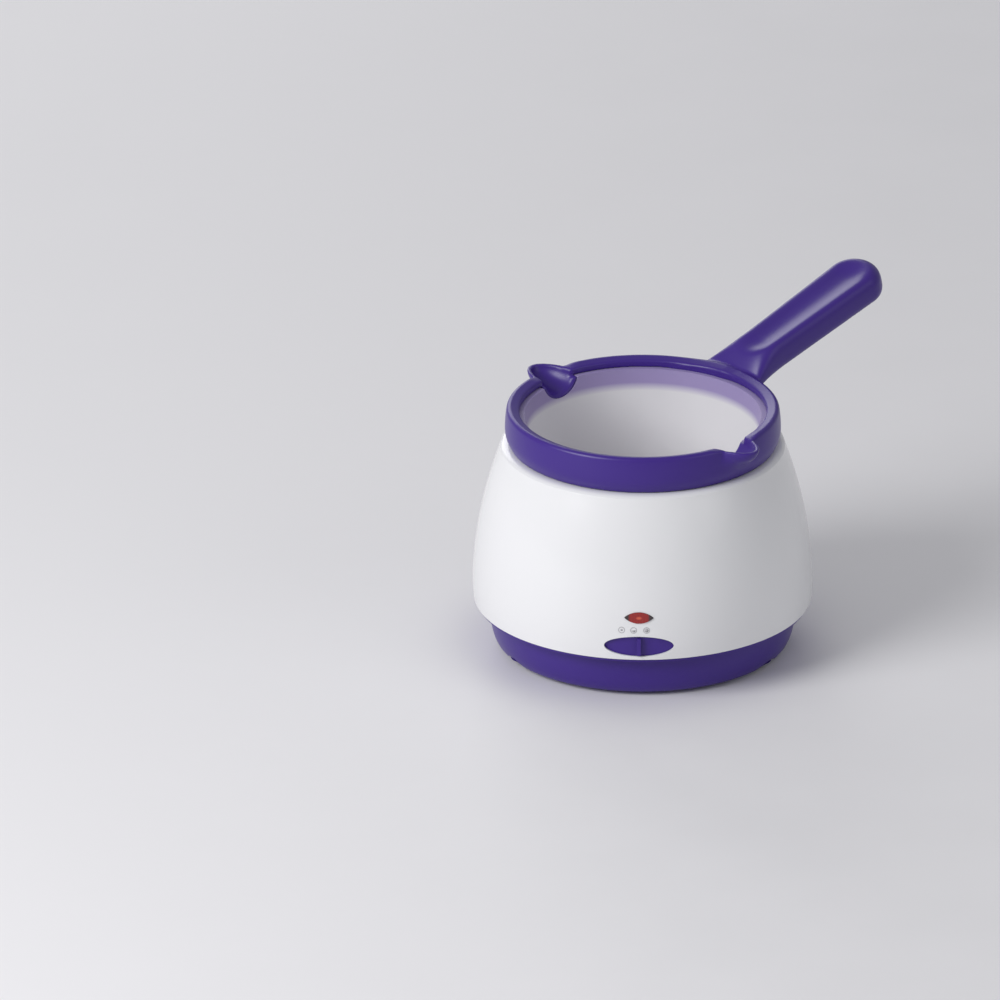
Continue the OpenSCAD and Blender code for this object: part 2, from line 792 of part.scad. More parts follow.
module neon_lamp() {
    stem = 3;
    color([0.95, 0.6, 0.4]) facing_front(lens_back_y - lens_tube_l - stem + 0.3, lens_z)
        rotate_extrude($fn = exact_fn)
            polygon(concat([[0, 0], [lamp_r / 2, 0], [lamp_r, stem - 0.3]],
                           [for (a = [0:22.5:90])
                                [lamp_r * cos(a), lamp_l + stem - 0.7 - lamp_r + lamp_r * sin(a)]]));
}

// A tube of lead_r along a smooth curve through hand-chosen points
function smooth(p, n) = [for (i = [0:len(p) - 2]) for (k = [0:n - 1])
    let (t = k / n, a = p[max(i - 1, 0)], b = p[i], c = p[i + 1], d = p[min(i + 2, len(p) - 1)])
    0.5 * (2 * b + (c - a) * t + (2 * a - 5 * b + 4 * c - d) * t * t
           + (3 * b - a - 3 * c + d) * t * t * t)];

function unit(v) = v / norm(v);

module lead(points, radius) {
    path = concat(smooth(points, 4), [points[len(points) - 1]]);
    last = len(path) - 1;
    rings = [for (i = [0:last])
        let (d = unit(path[min(i + 1, last)] - path[max(i - 1, 0)]),
             side = unit(cross(d, abs(d[2]) > 0.9 ? [1, 0, 0] : [0, 0, 1])),
             up = cross(side, d))
        [for (k = [0:lead_sides - 1])
             let (a = 360 * k / lead_sides)
             path[i] + radius * (side * cos(a) + up * sin(a))]];
    faces = concat(
        [[for (k = [0:lead_sides - 1]) k]],
        [for (i = [0:last - 1]) for (k = [0:lead_sides - 1])
             let (a = i * lead_sides + k, b = i * lead_sides + (k + 1) % lead_sides)
             each [[a, a + lead_sides, b], [b, a + lead_sides, b + lead_sides]]],
        [[for (k = [lead_sides - 1:-1:0]) last * lead_sides + k]]);
    polyhedron([for (r = rings) each r], faces);
}

module mains_lead() {
    x = block_at[0] - block_pitch / 2;
    y = block_at[1] - block_size[1] / 2 - 0.3;
    z = pan_wall + 2 + block_size[2] / 2;
    switch_y = switch_size[2] + switch_pin[1] - guide_y + guide_t;
    color([0.1, 0.1, 0.1])
        lead([[x, y, z], [x - 4, y - 8, z], [-42, 20, lead_floor_z], [-40, -20, lead_floor_z],
              [-24, -44, 12], [-9, switch_y + 6, window_z - 6], [-9, switch_y + 0.5, window_z]], lead_r);
}

module heater_lead() {
    switch_y = switch_size[2] + switch_pin[1] - guide_y + guide_t;
    tab_z = clamp_z - thermostat_flange[2] - thermostat_body_h - thermostat_tab[2] / 2 - lead_r;
    color([0.8, 0.78, 0.72])
        lead([[9, switch_y + 0.5, window_z], [9, switch_y + 6, window_z - 8], [16, -30, 7],
              [thermostat_x + thermostat_tab_x, -8, tab_z - 2], [thermostat_x + thermostat_tab_x, 0, tab_z]], lead_r);
}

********

- **WHAT TO WORK ON**: Write out the full listing exactly as given.

- **RESPONSE BELOW**:
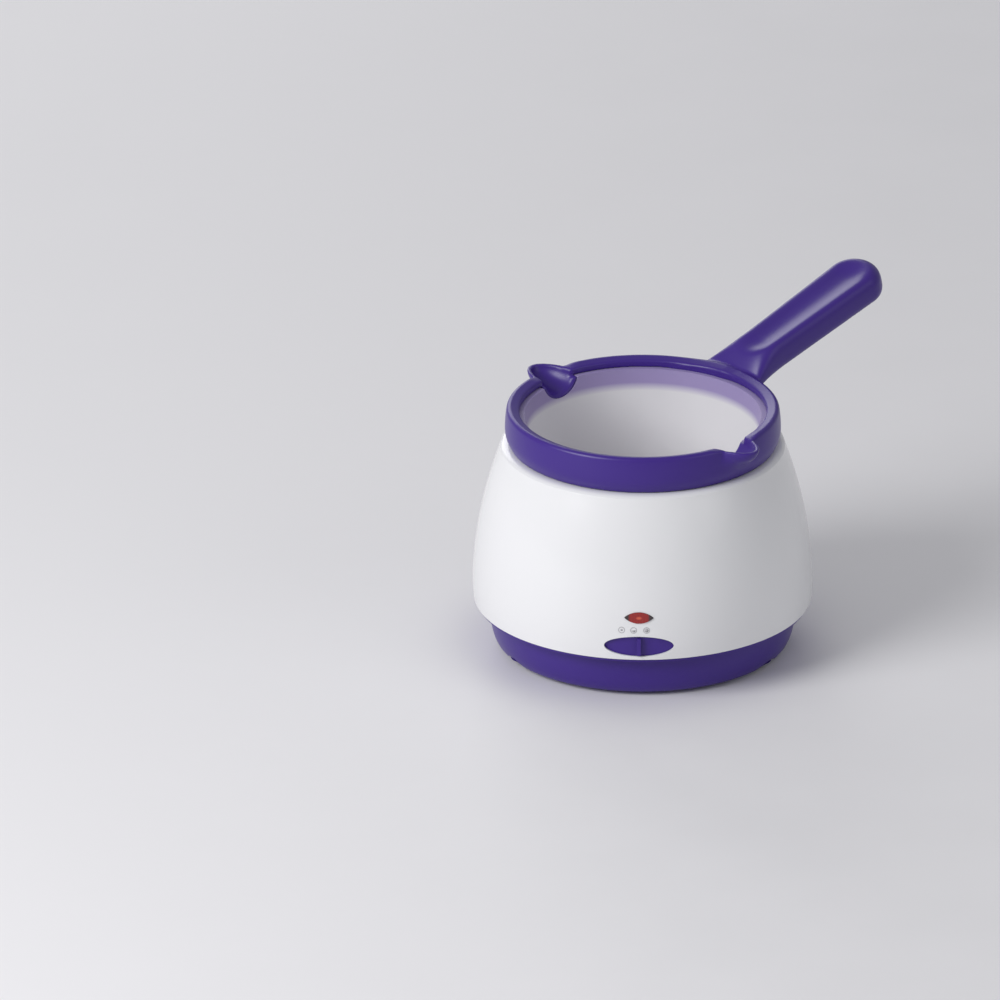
Continue the OpenSCAD and Blender code for this object: part 2, from line 792 of part.scad. More parts follow.
module neon_lamp() {
    stem = 3;
    color([0.95, 0.6, 0.4]) facing_front(lens_back_y - lens_tube_l - stem + 0.3, lens_z)
        rotate_extrude($fn = exact_fn)
            polygon(concat([[0, 0], [lamp_r / 2, 0], [lamp_r, stem - 0.3]],
                           [for (a = [0:22.5:90])
                                [lamp_r * cos(a), lamp_l + stem - 0.7 - lamp_r + lamp_r * sin(a)]]));
}

// A tube of lead_r along a smooth curve through hand-chosen points
function smooth(p, n) = [for (i = [0:len(p) - 2]) for (k = [0:n - 1])
    let (t = k / n, a = p[max(i - 1, 0)], b = p[i], c = p[i + 1], d = p[min(i + 2, len(p) - 1)])
    0.5 * (2 * b + (c - a) * t + (2 * a - 5 * b + 4 * c - d) * t * t
           + (3 * b - a - 3 * c + d) * t * t * t)];

function unit(v) = v / norm(v);

module lead(points, radius) {
    path = concat(smooth(points, 4), [points[len(points) - 1]]);
    last = len(path) - 1;
    rings = [for (i = [0:last])
        let (d = unit(path[min(i + 1, last)] - path[max(i - 1, 0)]),
             side = unit(cross(d, abs(d[2]) > 0.9 ? [1, 0, 0] : [0, 0, 1])),
             up = cross(side, d))
        [for (k = [0:lead_sides - 1])
             let (a = 360 * k / lead_sides)
             path[i] + radius * (side * cos(a) + up * sin(a))]];
    faces = concat(
        [[for (k = [0:lead_sides - 1]) k]],
        [for (i = [0:last - 1]) for (k = [0:lead_sides - 1])
             let (a = i * lead_sides + k, b = i * lead_sides + (k + 1) % lead_sides)
             each [[a, a + lead_sides, b], [b, a + lead_sides, b + lead_sides]]],
        [[for (k = [lead_sides - 1:-1:0]) last * lead_sides + k]]);
    polyhedron([for (r = rings) each r], faces);
}

module mains_lead() {
    x = block_at[0] - block_pitch / 2;
    y = block_at[1] - block_size[1] / 2 - 0.3;
    z = pan_wall + 2 + block_size[2] / 2;
    switch_y = switch_size[2] + switch_pin[1] - guide_y + guide_t;
    color([0.1, 0.1, 0.1])
        lead([[x, y, z], [x - 4, y - 8, z], [-42, 20, lead_floor_z], [-40, -20, lead_floor_z],
              [-24, -44, 12], [-9, switch_y + 6, window_z - 6], [-9, switch_y + 0.5, window_z]], lead_r);
}

module heater_lead() {
    switch_y = switch_size[2] + switch_pin[1] - guide_y + guide_t;
    tab_z = clamp_z - thermostat_flange[2] - thermostat_body_h - thermostat_tab[2] / 2 - lead_r;
    color([0.8, 0.78, 0.72])
        lead([[9, switch_y + 0.5, window_z], [9, switch_y + 6, window_z - 8], [16, -30, 7],
              [thermostat_x + thermostat_tab_x, -8, tab_z - 2], [thermostat_x + thermostat_tab_x, 0, tab_z]], lead_r);
}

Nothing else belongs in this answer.